• [TASK] Using the data beneath this instruction, retype only the lines from the one that contains "middle and rear" down to the one that contains "zip(*points))), Vector(map(max, zip(*points)))", both included, exactly as they appear.

• [LISTING]
********************

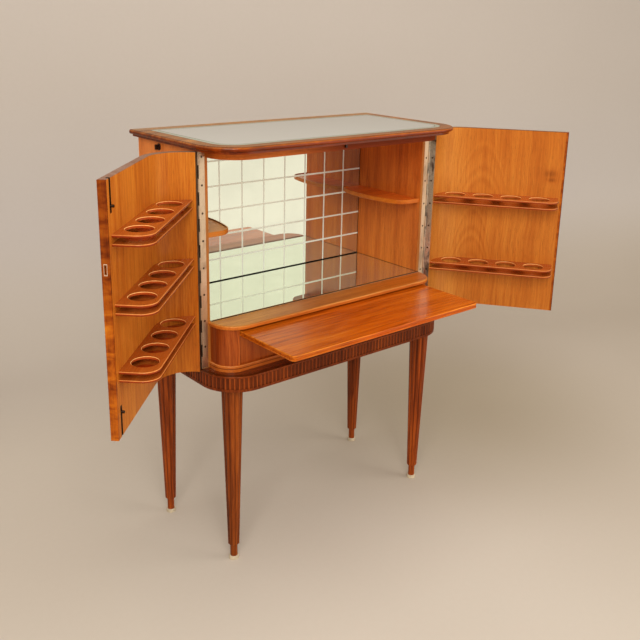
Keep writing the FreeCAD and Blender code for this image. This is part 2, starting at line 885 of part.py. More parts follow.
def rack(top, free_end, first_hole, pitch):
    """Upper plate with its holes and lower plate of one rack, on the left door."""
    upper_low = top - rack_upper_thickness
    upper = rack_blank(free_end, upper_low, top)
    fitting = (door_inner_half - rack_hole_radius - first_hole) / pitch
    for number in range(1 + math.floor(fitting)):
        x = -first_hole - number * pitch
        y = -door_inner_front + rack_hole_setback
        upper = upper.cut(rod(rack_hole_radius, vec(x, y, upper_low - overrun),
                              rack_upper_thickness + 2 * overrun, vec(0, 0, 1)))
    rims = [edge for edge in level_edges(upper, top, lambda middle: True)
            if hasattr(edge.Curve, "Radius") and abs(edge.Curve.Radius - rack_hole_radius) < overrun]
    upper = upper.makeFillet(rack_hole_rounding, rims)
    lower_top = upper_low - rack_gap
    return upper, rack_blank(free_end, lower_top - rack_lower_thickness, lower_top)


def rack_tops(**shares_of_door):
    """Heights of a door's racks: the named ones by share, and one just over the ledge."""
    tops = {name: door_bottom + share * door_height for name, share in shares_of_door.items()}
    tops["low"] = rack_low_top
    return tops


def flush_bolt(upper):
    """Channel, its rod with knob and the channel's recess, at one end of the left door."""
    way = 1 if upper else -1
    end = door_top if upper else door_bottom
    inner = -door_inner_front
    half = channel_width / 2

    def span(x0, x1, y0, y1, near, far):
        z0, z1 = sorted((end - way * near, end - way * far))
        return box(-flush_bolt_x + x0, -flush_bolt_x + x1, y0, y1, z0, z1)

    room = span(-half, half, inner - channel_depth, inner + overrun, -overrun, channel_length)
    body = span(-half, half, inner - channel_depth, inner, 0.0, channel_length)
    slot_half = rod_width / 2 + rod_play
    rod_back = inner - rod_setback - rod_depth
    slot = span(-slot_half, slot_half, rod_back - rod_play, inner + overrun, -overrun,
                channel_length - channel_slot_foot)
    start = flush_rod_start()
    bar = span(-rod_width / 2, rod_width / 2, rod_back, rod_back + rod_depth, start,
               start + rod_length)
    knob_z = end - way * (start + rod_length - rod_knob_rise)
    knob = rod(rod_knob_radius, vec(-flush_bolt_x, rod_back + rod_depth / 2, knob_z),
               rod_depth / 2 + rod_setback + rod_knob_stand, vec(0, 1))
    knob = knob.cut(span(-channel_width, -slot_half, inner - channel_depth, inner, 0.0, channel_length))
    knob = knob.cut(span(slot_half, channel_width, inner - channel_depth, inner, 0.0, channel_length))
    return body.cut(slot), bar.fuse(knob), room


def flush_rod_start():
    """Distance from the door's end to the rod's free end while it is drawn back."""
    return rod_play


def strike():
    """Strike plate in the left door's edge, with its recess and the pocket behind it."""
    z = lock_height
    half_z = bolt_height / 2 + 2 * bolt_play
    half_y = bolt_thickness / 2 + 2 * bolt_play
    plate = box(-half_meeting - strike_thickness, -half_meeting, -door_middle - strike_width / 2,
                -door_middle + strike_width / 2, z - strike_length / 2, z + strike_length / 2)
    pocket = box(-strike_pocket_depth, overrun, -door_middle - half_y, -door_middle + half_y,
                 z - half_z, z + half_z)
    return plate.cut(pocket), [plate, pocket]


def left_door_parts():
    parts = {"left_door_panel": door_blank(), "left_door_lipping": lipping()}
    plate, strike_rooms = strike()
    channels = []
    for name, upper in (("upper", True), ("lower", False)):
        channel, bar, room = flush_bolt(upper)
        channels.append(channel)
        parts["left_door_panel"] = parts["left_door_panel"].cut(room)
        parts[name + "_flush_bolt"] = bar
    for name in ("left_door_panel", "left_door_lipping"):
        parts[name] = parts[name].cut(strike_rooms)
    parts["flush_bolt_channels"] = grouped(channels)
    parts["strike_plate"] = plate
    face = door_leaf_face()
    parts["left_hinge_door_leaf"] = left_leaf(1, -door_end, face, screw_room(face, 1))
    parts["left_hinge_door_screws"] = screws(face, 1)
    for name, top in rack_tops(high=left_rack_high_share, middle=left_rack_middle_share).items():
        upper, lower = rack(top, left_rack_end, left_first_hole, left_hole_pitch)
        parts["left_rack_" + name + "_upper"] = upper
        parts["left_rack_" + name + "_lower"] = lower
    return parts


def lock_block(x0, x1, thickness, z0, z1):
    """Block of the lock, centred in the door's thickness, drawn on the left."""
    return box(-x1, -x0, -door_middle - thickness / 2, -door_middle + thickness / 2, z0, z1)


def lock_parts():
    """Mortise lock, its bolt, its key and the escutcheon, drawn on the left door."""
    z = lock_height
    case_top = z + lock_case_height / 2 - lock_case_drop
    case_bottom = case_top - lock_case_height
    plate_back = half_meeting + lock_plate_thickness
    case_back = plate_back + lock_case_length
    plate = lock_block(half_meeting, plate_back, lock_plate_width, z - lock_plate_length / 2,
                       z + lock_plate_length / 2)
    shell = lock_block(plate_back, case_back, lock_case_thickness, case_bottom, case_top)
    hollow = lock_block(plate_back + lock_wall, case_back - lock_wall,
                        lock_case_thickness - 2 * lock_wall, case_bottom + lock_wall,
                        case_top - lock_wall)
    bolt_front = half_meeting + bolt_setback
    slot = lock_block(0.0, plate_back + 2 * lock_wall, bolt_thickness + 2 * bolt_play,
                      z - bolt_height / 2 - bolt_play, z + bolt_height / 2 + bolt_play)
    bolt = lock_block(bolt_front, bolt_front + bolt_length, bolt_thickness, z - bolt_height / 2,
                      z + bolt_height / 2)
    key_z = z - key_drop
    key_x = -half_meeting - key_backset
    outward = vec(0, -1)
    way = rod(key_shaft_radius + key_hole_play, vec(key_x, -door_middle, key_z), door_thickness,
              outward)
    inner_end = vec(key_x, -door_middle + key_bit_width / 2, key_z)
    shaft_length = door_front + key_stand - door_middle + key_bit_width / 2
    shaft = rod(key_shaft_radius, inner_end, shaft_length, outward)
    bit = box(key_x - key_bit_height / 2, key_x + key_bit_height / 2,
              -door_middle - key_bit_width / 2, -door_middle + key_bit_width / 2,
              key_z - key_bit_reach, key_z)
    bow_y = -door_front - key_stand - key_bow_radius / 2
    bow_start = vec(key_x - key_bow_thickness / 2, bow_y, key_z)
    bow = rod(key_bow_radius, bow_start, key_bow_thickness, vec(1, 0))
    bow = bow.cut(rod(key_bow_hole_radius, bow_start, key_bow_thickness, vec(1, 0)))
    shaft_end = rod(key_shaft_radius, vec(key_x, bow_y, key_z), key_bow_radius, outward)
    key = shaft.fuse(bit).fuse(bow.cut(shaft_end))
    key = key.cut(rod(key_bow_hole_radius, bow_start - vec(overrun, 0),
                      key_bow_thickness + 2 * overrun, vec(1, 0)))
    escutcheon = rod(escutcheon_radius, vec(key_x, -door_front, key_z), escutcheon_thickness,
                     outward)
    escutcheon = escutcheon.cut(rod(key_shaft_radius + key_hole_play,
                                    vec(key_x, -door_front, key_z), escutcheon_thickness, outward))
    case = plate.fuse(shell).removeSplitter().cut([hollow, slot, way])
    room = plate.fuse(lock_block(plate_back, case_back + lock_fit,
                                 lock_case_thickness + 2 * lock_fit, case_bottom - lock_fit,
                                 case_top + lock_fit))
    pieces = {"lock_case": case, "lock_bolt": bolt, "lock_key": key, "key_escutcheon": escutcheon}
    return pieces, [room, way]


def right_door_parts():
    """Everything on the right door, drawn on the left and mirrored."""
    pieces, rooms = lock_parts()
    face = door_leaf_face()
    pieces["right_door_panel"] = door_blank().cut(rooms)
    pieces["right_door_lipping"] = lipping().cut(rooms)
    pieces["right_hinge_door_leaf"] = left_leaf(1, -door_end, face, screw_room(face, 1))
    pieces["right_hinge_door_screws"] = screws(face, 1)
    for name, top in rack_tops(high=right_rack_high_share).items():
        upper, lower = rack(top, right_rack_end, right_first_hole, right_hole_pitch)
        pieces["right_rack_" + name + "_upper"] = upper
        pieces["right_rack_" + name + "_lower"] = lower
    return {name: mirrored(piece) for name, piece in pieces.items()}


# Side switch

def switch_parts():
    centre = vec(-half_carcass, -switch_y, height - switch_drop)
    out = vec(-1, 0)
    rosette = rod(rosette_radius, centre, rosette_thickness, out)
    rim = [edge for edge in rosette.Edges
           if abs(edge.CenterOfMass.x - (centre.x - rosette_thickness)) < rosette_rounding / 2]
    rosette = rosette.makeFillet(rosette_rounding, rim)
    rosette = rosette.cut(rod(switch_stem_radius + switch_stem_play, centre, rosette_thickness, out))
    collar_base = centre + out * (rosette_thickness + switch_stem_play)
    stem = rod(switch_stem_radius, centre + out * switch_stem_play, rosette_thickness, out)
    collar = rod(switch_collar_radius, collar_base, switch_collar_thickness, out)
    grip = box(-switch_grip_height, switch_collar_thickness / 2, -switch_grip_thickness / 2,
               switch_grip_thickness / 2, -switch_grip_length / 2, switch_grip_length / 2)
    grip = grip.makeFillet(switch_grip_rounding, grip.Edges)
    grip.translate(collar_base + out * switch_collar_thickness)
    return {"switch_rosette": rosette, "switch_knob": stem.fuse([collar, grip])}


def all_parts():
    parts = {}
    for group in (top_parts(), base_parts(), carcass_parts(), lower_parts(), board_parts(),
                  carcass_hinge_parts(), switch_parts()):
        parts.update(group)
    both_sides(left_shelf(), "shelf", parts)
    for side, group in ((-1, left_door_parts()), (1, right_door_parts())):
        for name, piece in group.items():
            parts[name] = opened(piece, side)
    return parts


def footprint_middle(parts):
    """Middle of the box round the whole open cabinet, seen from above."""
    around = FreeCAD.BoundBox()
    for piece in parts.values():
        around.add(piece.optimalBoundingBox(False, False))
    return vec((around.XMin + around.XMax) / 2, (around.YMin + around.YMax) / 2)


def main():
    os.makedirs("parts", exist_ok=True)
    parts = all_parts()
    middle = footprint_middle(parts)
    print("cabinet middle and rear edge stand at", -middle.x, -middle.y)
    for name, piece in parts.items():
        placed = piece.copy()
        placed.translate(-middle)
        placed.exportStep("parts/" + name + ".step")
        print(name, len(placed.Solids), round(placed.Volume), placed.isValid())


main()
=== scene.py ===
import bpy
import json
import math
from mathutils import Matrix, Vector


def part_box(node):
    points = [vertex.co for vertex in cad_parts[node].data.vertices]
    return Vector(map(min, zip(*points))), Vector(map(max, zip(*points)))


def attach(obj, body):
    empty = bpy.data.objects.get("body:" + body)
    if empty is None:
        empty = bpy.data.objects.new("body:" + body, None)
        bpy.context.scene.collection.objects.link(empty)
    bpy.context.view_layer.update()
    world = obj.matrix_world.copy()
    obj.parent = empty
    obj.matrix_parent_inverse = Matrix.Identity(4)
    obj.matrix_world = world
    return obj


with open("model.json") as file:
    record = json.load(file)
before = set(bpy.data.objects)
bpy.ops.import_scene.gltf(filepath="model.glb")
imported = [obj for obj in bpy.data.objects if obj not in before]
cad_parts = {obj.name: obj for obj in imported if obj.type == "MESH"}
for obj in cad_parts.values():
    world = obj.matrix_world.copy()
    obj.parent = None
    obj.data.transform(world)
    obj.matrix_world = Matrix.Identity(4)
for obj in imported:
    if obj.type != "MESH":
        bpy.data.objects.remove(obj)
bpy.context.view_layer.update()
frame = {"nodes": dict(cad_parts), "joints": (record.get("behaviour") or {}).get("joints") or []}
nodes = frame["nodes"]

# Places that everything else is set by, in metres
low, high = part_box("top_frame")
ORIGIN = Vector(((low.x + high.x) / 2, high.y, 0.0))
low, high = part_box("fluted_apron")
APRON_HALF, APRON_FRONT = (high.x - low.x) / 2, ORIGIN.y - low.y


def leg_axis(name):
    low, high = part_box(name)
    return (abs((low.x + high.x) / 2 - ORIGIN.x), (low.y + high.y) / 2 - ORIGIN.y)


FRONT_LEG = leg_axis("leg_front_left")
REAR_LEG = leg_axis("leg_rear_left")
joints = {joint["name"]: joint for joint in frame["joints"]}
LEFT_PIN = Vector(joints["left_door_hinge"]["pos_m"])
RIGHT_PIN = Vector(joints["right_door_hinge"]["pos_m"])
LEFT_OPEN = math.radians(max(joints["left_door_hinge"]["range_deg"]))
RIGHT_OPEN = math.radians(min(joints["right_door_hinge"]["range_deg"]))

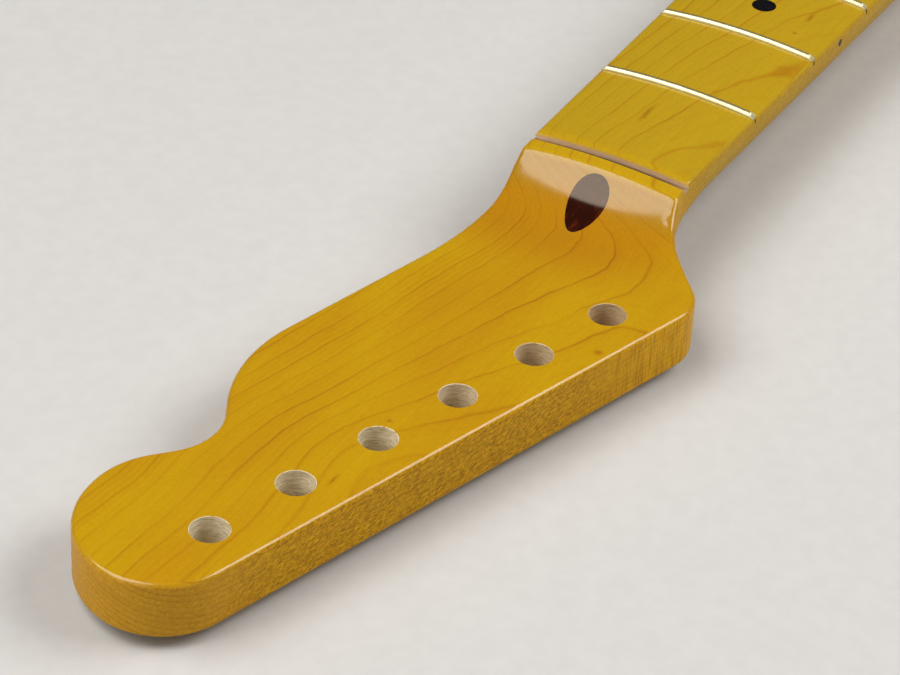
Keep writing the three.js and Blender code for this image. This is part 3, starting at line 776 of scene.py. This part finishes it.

********************

• [TASK RESPONSE]
    print("cabinet middle and rear edge stand at", -middle.x, -middle.y)
    for name, piece in parts.items():
        placed = piece.copy()
        placed.translate(-middle)
        placed.exportStep("parts/" + name + ".step")
        print(name, len(placed.Solids), round(placed.Volume), placed.isValid())


main()
=== scene.py ===
import bpy
import json
import math
from mathutils import Matrix, Vector


def part_box(node):
    points = [vertex.co for vertex in cad_parts[node].data.vertices]
    return Vector(map(min, zip(*points))), Vector(map(max, zip(*points)))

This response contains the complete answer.